Thanks for your kind words of encouragement, my dearest sister in Christ! At present this is just an hypothesis to try to track down....

As you know, I've been reading William James in connection with research on "God and the Observer Problem." I came across some very striking lines that evoke some of the things that Lanza is saying. The truly striking thing to me, however, is the fact that The Principles of Psychology was originally published in 1892 (IIRC), and yet in these passages seems to capture insights that would seem to be before their time -- in the sense that Planck's quantum of action, and Einstein's photon, and the elaboration of quantum theory (let alone the existence of Lanza) had not yet been discovered/occurred.

Here are the excerpts I find so "striking": They hit the foundation of the "observer problem" dead-on IMHO.

Out of what is in itself an undistinguishable, swarming continuum,devoid of distinction or emphasis, our senses make for us, by attending to this motion or ignoring that, a world full of contrasts, of sharp accents, of abrupt changes, of picturesque light and shade.

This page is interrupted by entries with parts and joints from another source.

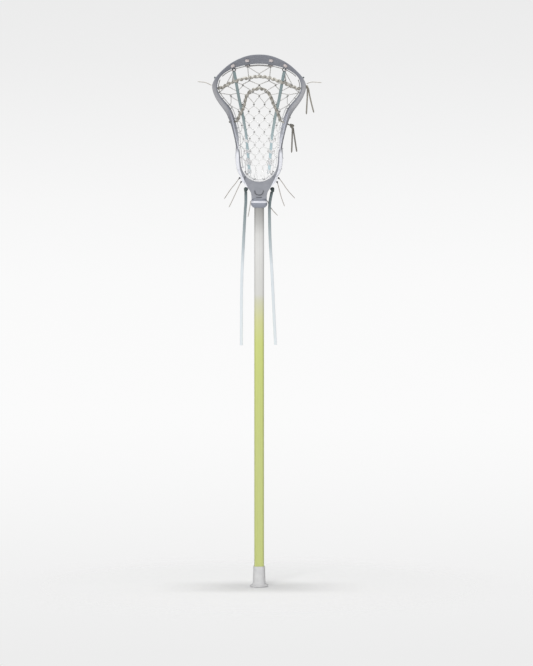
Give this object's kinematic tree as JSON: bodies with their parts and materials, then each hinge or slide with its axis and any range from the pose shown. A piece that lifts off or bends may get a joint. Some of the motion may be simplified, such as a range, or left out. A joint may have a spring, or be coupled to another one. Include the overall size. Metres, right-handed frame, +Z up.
{
  "type": "lacrosse stick",
  "caption": "Women's lacrosse stick: hollow octagonal shaft, open moulded head with scoop and screwed collar, strung net pocket with runners and shooting laces, and a pull-off flanged butt cap.",
  "frame": {"origin": "centre of the butt cap's flat end face", "axes": "+Z up the shaft towards the scoop, -Y out of the ball side of the head, +Y towards the back of the pocket, +X to the right seen from the ball side"},
  "size_m": [0.2534, 0.0633, 1.09],
  "materials": {
    "shaft_paint": "painted aluminium tube, white at the head end and yellow-green below",
    "head_nylon": "moulded nylon, satin grey, with white lower sidewalls",
    "cap_rubber": "matte light grey rubber",
    "screw_steel": "plated cross-recess screw",
    "white_foam": "white closed-cell foam",
    "mesh_cord": "waxed white braided nylon net",
    "strap_nylon": "grey-green woven nylon strap",
    "khaki_lace": "grey-brown braided lace",
    "thin_string": "thin off-white braided nylon string"
  },
  "bodies": {
    "stick": {"shaft": "shaft_paint", "head_frame": "head_nylon", "ball_stop_pad": "white_foam", "pocket_mesh": "mesh_cord", "top_string": "thin_string", "sidewall_string_left": "thin_string", "sidewall_string_right": "thin_string", "throat_string": "thin_string", "runner_left": "strap_nylon", "runner_right": "strap_nylon", "runner_knot_left": "strap_nylon", "runner_knot_right": "strap_nylon", "runner_tail_left": "strap_nylon", "runner_tail_right": "strap_nylon", "straight_shooter": "khaki_lace", "straight_shooter_knot_left": "khaki_lace", "straight_shooter_knot_right": "khaki_lace", "straight_shooter_tail_a": "khaki_lace", "straight_shooter_tail_b": "khaki_lace", "u_shooter": "khaki_lace", "u_shooter_knot_left": "khaki_lace", "u_shooter_knot_right": "khaki_lace", "u_shooter_tail_a": "khaki_lace", "u_shooter_tail_b": "khaki_lace", "sidewall_knot_left": "thin_string", "corner_knot_left": "thin_string", "throat_knot_outer_left": "thin_string", "throat_knot_inner_left": "thin_string", "throat_tail_outer_left": "thin_string", "throat_tail_inner_left": "thin_string", "throat_string_tail_left": "thin_string", "top_string_tail_left": "thin_string", "sidewall_knot_right": "thin_string", "corner_knot_right": "thin_string", "throat_knot_outer_right": "thin_string", "throat_knot_inner_right": "thin_string", "throat_tail_outer_right": "thin_string", "throat_tail_inner_right": "thin_string", "throat_string_tail_right": "thin_string", "top_string_tail_right": "thin_string"},
    "butt_cap": {"butt_cap": "cap_rubber"},
    "head_screw": {"head_screw": "screw_steel"}
  },
  "joints": [
    {"name": "butt_cap_pull", "type": "slide", "parent": "stick", "child": "butt_cap", "axis": [0, 0, -1], "range_m": [0, 0.05]},
    {"name": "head_screw_out", "type": "slide", "parent": "stick", "child": "head_screw", "axis": [0, 1, 0], "range_m": [0, 0.014]}
  ]
}
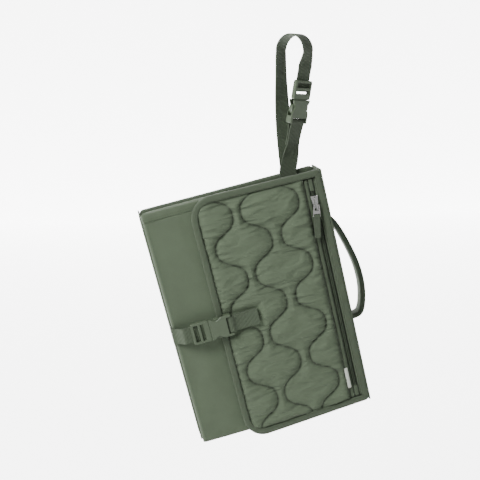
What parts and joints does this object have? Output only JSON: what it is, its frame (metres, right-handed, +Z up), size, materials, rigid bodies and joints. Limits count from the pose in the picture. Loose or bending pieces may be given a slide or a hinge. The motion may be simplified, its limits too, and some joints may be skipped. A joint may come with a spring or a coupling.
{
  "type": "folding changing pad",
  "caption": "Portable nappy-changing pad folded into a clutch: quilted zip-pocket flap, padded folds, buckled side strap, carry handle, and a buckled webbing loop that hangs it from a bar.",
  "frame": {"origin": "centre of the bar that the hanging loop goes over", "axes": "+Z up, front flap facing -Y, the bar level and turned 45 degrees in plan; the hung pad leans 13.5 degrees in its own plane"},
  "size_m": [0.2933, 0.0824, 0.5051],
  "materials": {
    "shell": "matt woven polyester",
    "quilt": "matt quilted polyester",
    "lining": "wipeable coated lining",
    "mesh": "open mesh",
    "binding": "ribbed edge tape",
    "webbing": "ribbed webbing",
    "buckle": "moulded acetal",
    "metal": "satin metal",
    "zip_coil": "nylon coil",
    "label": "blank woven label"
  },
  "bodies": {
    "hang_strap": {"hang_loop": "webbing", "hang_leg": "webbing", "hang_buckle_female": "buckle"},
    "hang_buckle_male": {"hang_buckle_male": "buckle"},
    "pad_back": {"back_binding": "binding", "back_shell": "shell", "back_lining": "lining", "mesh_pocket": "mesh", "pocket_elastic": "binding", "spine_fixed": "binding", "left_fold_fixed": "binding", "strap_anchor": "webbing", "handle_tab_top": "binding", "handle_tab_bottom": "binding"},
    "mat_fold_1": {"mat_leaf_1_inner": "lining", "mat_leaf_1_outer": "shell", "left_fold": "shell", "middle_fold_inner": "binding"},
    "mat_fold_2": {"mat_leaf_2_inner": "lining", "mat_leaf_2_outer": "shell", "top_hem": "binding", "middle_fold_outer": "binding", "side_webbing": "webbing"},
    "side_buckle_male": {"side_buckle_male": "buckle"},
    "front_flap": {"flap_binding": "binding", "flap_lining": "lining", "flap_quilt": "quilt", "head_pillow": "lining", "zip_tape_left": "shell", "zip_tape_right": "shell", "zip_coil": "zip_coil", "zip_end_top": "binding", "zip_end_bottom": "binding", "flap_spine": "binding", "side_tag": "label", "side_buckle_female": "buckle", "side_stub": "webbing"},
    "zip_slider": {"zip_slider": "metal"},
    "zip_pull": {"zip_pull": "metal", "pull_tab": "webbing"},
    "carry_handle": {"carry_handle": "webbing"}
  },
  "joints": [
    {"name": "pad_swing", "type": "hinge", "parent": "hang_strap", "child": "pad_back", "pos_m": [-0.00663, 0, -0.1424], "axis": [0.9724, 0, 0.2334], "range_deg": [-15, 15]},
    {"name": "flap_open", "type": "hinge", "parent": "pad_back", "child": "front_flap", "pos_m": [0.06287, -0.01165, -0.28409], "axis": [-0.2334, 0, 0.9724], "range_deg": [0, 178]},
    {"name": "mat_unfold_1", "type": "hinge", "parent": "pad_back", "child": "mat_fold_1", "pos_m": [-0.15543, 0.00038, -0.3365], "axis": [0.2334, 0, -0.9724], "range_deg": [0, 178]},
    {"name": "mat_unfold_2", "type": "hinge", "parent": "mat_fold_1", "child": "mat_fold_2", "pos_m": [-0.04458, -0.0155, -0.30989], "axis": [-0.2334, 0, 0.9724], "range_deg": [0, 178]},
    {"name": "side_buckle_release", "type": "slide", "parent": "mat_fold_2", "child": "side_buckle_male", "axis": [-0.9724, 0, -0.2334], "range_m": [0, 0.018]},
    {"name": "hang_buckle_release", "type": "slide", "parent": "hang_strap", "child": "hang_buckle_male", "axis": [0.1426, -0.0925, 0.9854], "range_m": [0, 0.018]},
    {"name": "zip_run", "type": "slide", "parent": "front_flap", "child": "zip_slider", "axis": [0.2334, 0, -0.9724], "range_m": [0, 0.232]},
    {"name": "zip_pull_swing", "type": "hinge", "parent": "zip_slider", "child": "zip_pull", "pos_m": [0.02154, -0.0382, -0.17837], "axis": [-0.9724, 0, -0.2334], "range_deg": [0, 100]},
    {"name": "handle_fold", "type": "hinge", "parent": "pad_back", "child": "carry_handle", "pos_m": [0.04235, 0.0173, -0.27359], "axis": [-0.2334, 0, 0.9724], "range_deg": [0, 90]}
  ],
  "couplings": [
    {"joint": "mat_unfold_1", "follows": "flap_open", "ratio": 1},
    {"joint": "mat_unfold_2", "follows": "flap_open", "ratio": 1}
  ]
}
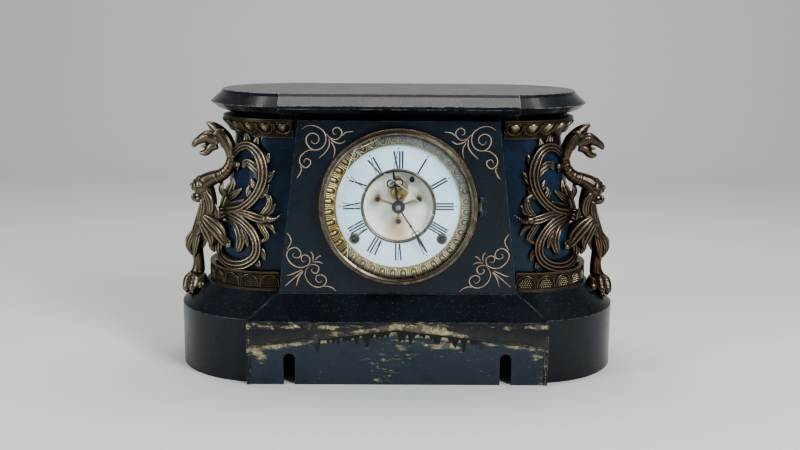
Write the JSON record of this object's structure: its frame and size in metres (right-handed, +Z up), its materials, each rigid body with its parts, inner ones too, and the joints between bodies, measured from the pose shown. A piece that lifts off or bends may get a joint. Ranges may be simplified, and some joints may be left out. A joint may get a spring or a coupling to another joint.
{
  "type": "mantel clock",
  "caption": "Mantel clock: cast case with rounded ends, griffin ornaments, glazed dial with open escapement, spring movement striking a coil gong.",
  "frame": {"origin": "on the table, under the middle of the base", "axes": "+Z up, -Y out of the dial towards the viewer, +X to the viewer's right"},
  "size_m": [0.445, 0.198, 0.28],
  "materials": {
    "case_iron": "black enamel, worn and dusty",
    "bronze": "aged bronze plate",
    "bolt_steel": "dark steel",
    "bezel_brass": "aged brass",
    "gilt": "bright gilt",
    "clear_glass": "clear",
    "door_iron": "matt black",
    "dial_paint": "cream, stained",
    "enamel": "white enamel",
    "black_steel": "blackened steel",
    "bright_steel": "bright",
    "plate_brass": "tarnished brass",
    "work_steel": "steel",
    "blued_steel": "blued steel"
  },
  "bodies": {
    "case": {"base_casting": "case_iron", "body_casting": "case_iron", "front_panel": "case_iron", "top_slab": "case_iron", "capital_left": "bronze", "capital_right": "bronze", "ring_left": "bronze", "ring_right": "bronze", "griffin_left": "bronze", "griffin_right": "bronze", "case_bolts": "bolt_steel", "bezel_hinge": "bezel_brass", "dial_pan": "dial_paint", "chapter_ring": "enamel", "centre_ring": "bezel_brass", "winding_grommets": "bezel_brass", "front_plate": "plate_brass", "back_plate": "plate_brass", "pillars": "plate_brass", "plate_nuts": "bolt_steel", "mainsprings": "blued_steel", "escapement_cock": "plate_brass", "cock_screws": "work_steel", "gong": "blued_steel", "gong_stand": "door_iron", "suspension_cock": "plate_brass"},
    "bezel": {"bezel": "bezel_brass", "sash_ring": "gilt", "glass": "clear_glass"},
    "back_door": {"back_door": "door_iron", "door_knob": "bezel_brass"},
    "minute_hand": {"centre_wheel": "plate_brass", "cannon_pinion": "plate_brass", "minute_hand": "black_steel", "hand_pin": "bright_steel"},
    "hour_hand": {"hour_wheel": "plate_brass", "hour_hand": "black_steel"},
    "minute_wheel": {"minute_wheel": "plate_brass"},
    "time_great_wheel": {"time_great_wheel": "plate_brass"},
    "time_winding_arbor": {"time_winding_arbor": "bright_steel"},
    "time_click": {"time_click": "bright_steel"},
    "second_wheel": {"second_wheel": "plate_brass"},
    "third_wheel": {"third_wheel": "plate_brass"},
    "escape_wheel": {"escape_wheel": "plate_brass"},
    "pallets": {"pallets": "work_steel"},
    "pendulum": {"suspension_spring": "bright_steel", "pendulum_rod": "work_steel", "bob": "plate_brass"},
    "rating_nut": {"rating_nut": "plate_brass"},
    "strike_great_wheel": {"strike_great_wheel": "plate_brass"},
    "strike_winding_arbor": {"strike_winding_arbor": "bright_steel"},
    "strike_click": {"strike_click": "bright_steel"},
    "pin_wheel": {"pin_wheel": "plate_brass"},
    "locking_wheel": {"locking_wheel": "plate_brass"},
    "warning_wheel": {"warning_wheel": "plate_brass"},
    "fly": {"fly": "plate_brass"},
    "count_wheel": {"count_wheel": "plate_brass"},
    "lifting_lever": {"lifting_lever": "work_steel"},
    "hammer": {"hammer": "work_steel"},
    "regulator": {"regulator_arbor": "work_steel"}
  },
  "joints": [
    {"name": "minute_turn", "type": "hinge", "parent": "case", "child": "minute_hand", "pos_m": [0, -0.03, 0.1725], "axis": [0, 1, 0], "continuous": true},
    {"name": "hour_turn", "type": "hinge", "parent": "case", "child": "hour_hand", "pos_m": [0, -0.03, 0.1725], "axis": [0, 1, 0], "continuous": true},
    {"name": "minute_wheel_turn", "type": "hinge", "parent": "case", "child": "minute_wheel", "pos_m": [0.01159, -0.03, 0.16939], "axis": [0, 1, 0], "continuous": true},
    {"name": "second_wheel_turn", "type": "hinge", "parent": "case", "child": "second_wheel", "pos_m": [0.01638, -0.03, 0.15231], "axis": [0, 1, 0], "continuous": true},
    {"name": "time_great_turn", "type": "hinge", "parent": "case", "child": "time_great_wheel", "pos_m": [0.0426, -0.03, 0.1404], "axis": [0, 1, 0], "continuous": true},
    {"name": "time_winding_turn", "type": "hinge", "parent": "time_great_wheel", "child": "time_winding_arbor", "pos_m": [0.0426, -0.03, 0.1404], "axis": [0, 1, 0], "continuous": true},
    {"name": "time_click_lift", "type": "hinge", "parent": "time_great_wheel", "child": "time_click", "pos_m": [0.0386, -0.03, 0.1574], "axis": [0, -1, 0], "range_deg": [0, 12]},
    {"name": "third_wheel_turn", "type": "hinge", "parent": "case", "child": "third_wheel", "pos_m": [0.00976, -0.03, 0.18108], "axis": [0, 1, 0], "continuous": true},
    {"name": "escape_turn", "type": "hinge", "parent": "case", "child": "escape_wheel", "pos_m": [0, -0.03, 0.1857], "axis": [0, 1, 0], "continuous": true},
    {"name": "pendulum_swing", "type": "hinge", "parent": "case", "child": "pendulum", "pos_m": [0, -0.003, 0.1999], "axis": [0, 1, 0], "range_deg": [-3, 3]},
    {"name": "pallets_rock", "type": "hinge", "parent": "case", "child": "pallets", "pos_m": [0, -0.03, 0.1999], "axis": [0, 1, 0], "range_deg": [-3, 3]},
    {"name": "locking_turn", "type": "hinge", "parent": "case", "child": "locking_wheel", "pos_m": [-0.02938, -0.03, 0.17482], "axis": [0, 1, 0], "continuous": true},
    {"name": "pin_wheel_turn", "type": "hinge", "parent": "case", "child": "pin_wheel", "pos_m": [-0.01638, -0.03, 0.15231], "axis": [0, 1, 0], "continuous": true},
    {"name": "strike_great_turn", "type": "hinge", "parent": "case", "child": "strike_great_wheel", "pos_m": [-0.0426, -0.03, 0.1404], "axis": [0, 1, 0], "continuous": true},
    {"name": "strike_winding_turn", "type": "hinge", "parent": "strike_great_wheel", "child": "strike_winding_arbor", "pos_m": [-0.0426, -0.03, 0.1404], "axis": [0, 1, 0], "continuous": true},
    {"name": "strike_click_lift", "type": "hinge", "parent": "strike_great_wheel", "child": "strike_click", "pos_m": [-0.0386, -0.03, 0.1574], "axis": [0, 1, 0], "range_deg": [0, 12]},
    {"name": "warning_turn", "type": "hinge", "parent": "case", "child": "warning_wheel", "pos_m": [-0.02163, -0.03, 0.18825], "axis": [0, 1, 0], "continuous": true},
    {"name": "fly_turn", "type": "hinge", "parent": "case", "child": "fly", "pos_m": [-0.01944, -0.03, 0.20065], "axis": [0, 1, 0], "continuous": true},
    {"name": "count_turn", "type": "hinge", "parent": "case", "child": "count_wheel", "pos_m": [-0.01342, -0.03, 0.13556], "axis": [0, 1, 0], "continuous": true},
    {"name": "lifting_lever_lift", "type": "hinge", "parent": "case", "child": "lifting_lever", "pos_m": [-0.034, -0.03, 0.1585], "axis": [0, 1, 0], "range_deg": [0, 8]},
    {"name": "hammer_lift", "type": "hinge", "parent": "case", "child": "hammer", "pos_m": [-0.05, -0.03, 0.1745], "axis": [0, 1, 0], "range_deg": [0, 15]},
    {"name": "regulator_turn", "type": "hinge", "parent": "case", "child": "regulator", "pos_m": [0.0131, -0.03, 0.1979], "axis": [0, 1, 0], "range_deg": [-720, 720]},
    {"name": "rating_nut_turn", "type": "hinge", "parent": "pendulum", "child": "rating_nut", "pos_m": [0, -0.003, 0.0565], "axis": [0, 0, 1], "continuous": true},
    {"name": "bezel_hinge", "type": "hinge", "parent": "case", "child": "bezel", "pos_m": [0.0792, -0.0763, 0.1725], "axis": [0, 0, 1], "range_deg": [0, 105]},
    {"name": "back_door_hinge", "type": "hinge", "parent": "case", "child": "back_door", "pos_m": [0.071, 0.0623, 0.1725], "axis": [0, 0, -1], "range_deg": [0, 120]}
  ],
  "couplings": [
    {"joint": "hour_turn", "follows": "minute_turn", "ratio": 0.083333},
    {"joint": "minute_wheel_turn", "follows": "minute_turn", "ratio": -0.33333},
    {"joint": "second_wheel_turn", "follows": "minute_turn", "ratio": -0.11111},
    {"joint": "time_great_turn", "follows": "minute_turn", "ratio": 0.013889},
    {"joint": "third_wheel_turn", "follows": "minute_turn", "ratio": -5.5},
    {"joint": "escape_turn", "follows": "minute_turn", "ratio": 27.5},
    {"joint": "pallets_rock", "follows": "pendulum_swing", "ratio": 1},
    {"joint": "pin_wheel_turn", "follows": "locking_turn", "ratio": -0.11111},
    {"joint": "strike_great_turn", "follows": "locking_turn", "ratio": 0.013889},
    {"joint": "warning_turn", "follows": "locking_turn", "ratio": -6.75},
    {"joint": "fly_turn", "follows": "locking_turn", "ratio": 40.5},
    {"joint": "count_turn", "follows": "locking_turn", "ratio": 0.014815}
  ]
}
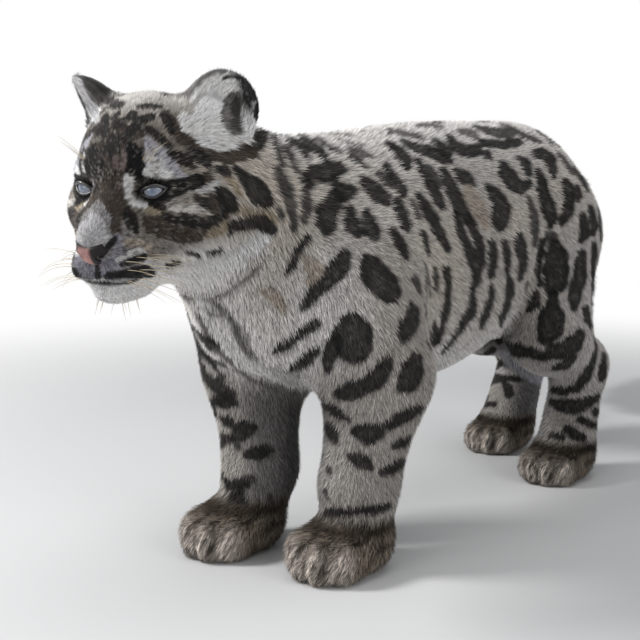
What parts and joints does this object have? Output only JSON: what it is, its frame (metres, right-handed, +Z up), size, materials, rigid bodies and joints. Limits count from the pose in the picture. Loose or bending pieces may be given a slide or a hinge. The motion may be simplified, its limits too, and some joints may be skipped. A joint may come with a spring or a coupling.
{
  "type": "snow leopard",
  "caption": "Life-size standing snow leopard, a still model with its head turned a little to its left and its long thick tail held low behind it.",
  "frame": {"origin": "on the floor, under the middle of the whole animal's bounding box", "axes": "+Z up, the animal looks along -Y, its left side is +X"},
  "size_m": [0.4498, 1.6312, 0.593],
  "materials": {
    "coat": "dense grey fur with charcoal rosettes and stripes",
    "face_coat": "short streaked fur, grey, brown and black, white at the chin",
    "paw_coat": "short brown and tan fur",
    "ear_coat": "short pale fur inside, dark at the back",
    "nose": "bare pink skin",
    "eye": "wet, pale blue grey",
    "claw": "satin horn"
  },
  "bodies": {
    "root": {"upper_leg_front_left": "coat", "lower_leg_front_left": "coat", "paw_front_left": "paw_coat", "claw_front_left_1": "claw", "claw_front_left_2": "claw", "claw_front_left_3": "claw", "claw_front_left_4": "claw", "upper_leg_front_right": "coat", "lower_leg_front_right": "coat", "paw_front_right": "paw_coat", "claw_front_right_1": "claw", "claw_front_right_2": "claw", "claw_front_right_3": "claw", "claw_front_right_4": "claw", "upper_leg_hind_left": "coat", "lower_leg_hind_left": "coat", "paw_hind_left": "paw_coat", "claw_hind_left_1": "claw", "claw_hind_left_2": "claw", "claw_hind_left_3": "claw", "claw_hind_left_4": "claw", "upper_leg_hind_right": "coat", "lower_leg_hind_right": "coat", "paw_hind_right": "paw_coat", "claw_hind_right_1": "claw", "claw_hind_right_2": "claw", "claw_hind_right_3": "claw", "claw_hind_right_4": "claw", "neck": "coat", "torso_front": "coat", "torso_rear": "coat", "tail_1": "coat", "tail_2": "coat", "tail_3": "coat", "tail_4": "coat", "head": "face_coat", "ear_left": "ear_coat", "ear_right": "ear_coat", "eye_left": "eye", "eye_right": "eye", "nose": "nose"}
  },
  "joints": []
}
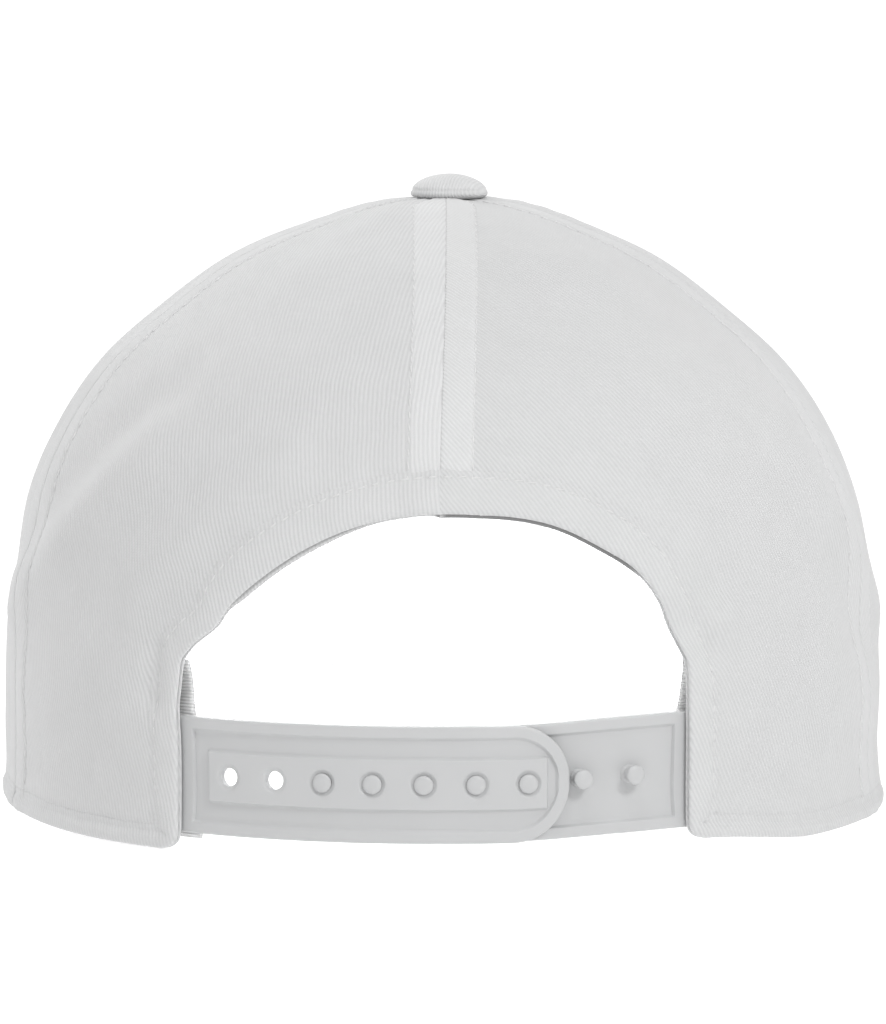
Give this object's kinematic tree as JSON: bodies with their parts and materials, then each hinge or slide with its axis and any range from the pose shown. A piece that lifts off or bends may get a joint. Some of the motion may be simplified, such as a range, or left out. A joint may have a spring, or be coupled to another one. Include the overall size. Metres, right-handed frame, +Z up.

If the sensations we receive from a given organ have their causes thus picked out for us by the conformation of the organ's termination, Attention [selective observation], on the other hand, out of all the sensations yielded, picks out certain ones as worthy of its notice and suppresses all the rest....

Helmholtz says that we notice only those sensations which are signs to us of things. But what are things? Nothing, as we shall abundantly see, but special groups of sensible qualities, which happen practically or aesthetically to interest us, to which we therefore give substantive names, and which we exalt to this exclusive status of independence and dignity. But in itself, apart from my interest, a particular dust wreath on a windy day is just as much of an individual thing, and just as much or as little deserves an individual name, as my own body does....

...[P]erception involves a twofold choice. Out of all present sensations, we notice mainly such as are significant of absent ones; and out of all the absent associates which these suggest, we again pick out a very few to stand for the objective reality par excellence. We could have no more exquisite example of selective industry.

That industry goes on to deal with the things thus given in perception. A man's empirical thought depends on the things he has experienced, but what these shall be is to a large extent determined by his habits of attention. A thing may be present to him a thousand times, but if he persistently fails to notice it, cannot be said to enter into his experience....

The problem with the man is less what act he shall now choose to do, than what being he shall now resolve to become [which is implicit in his choice].

Looking back ... we see that mind is at every stage a theatre of simultaneous possibilities. Consciousness consists in the comparison of these with each other, the selection of some, and the suppression of the rest by the reinforcing and inhibiting agency of attention. The highest and most elaborate mental products are filtered from the data chosen by the faculty next beneath, out of the mass offered by the faculty below that, which mass in turn was sifted from a still larger amount of yet simpler material, and so on. The mind, in short, works on the data it receives very much as a sculptor works on his block of stone. In a sense the statue stood there from eternity. But there were a thousand different ones beside it, and the sculptor alone is to thank for having extricated this one from the rest. Just so the world of each of us, howsoever different our several views of it, all lay in the primordial chaos of sensations, which give the mere matter to the thought of all of us indifferently. We may, if we like, by our reasonings unwind things back to that black and jointless continuity of space and moving clouds of swarming atoms which science calls the only real world. But all the while the world we feel and live in will be that which our ancestors and we, by slowly cumulative strokes of choice, have extricated out of this, like sculptors, by simply rejecting certain portions of the given stuff. Other sculptors, other statues from the same stone! Other minds, other worlds from the same monotonous and inexpressive chaos! My world is but one in a million alike embedded, alike real to those who may abstract them. How different must be the worlds in the consciousness of ant, and cuttle-fish, or crab! [All boldface added for emphasis.]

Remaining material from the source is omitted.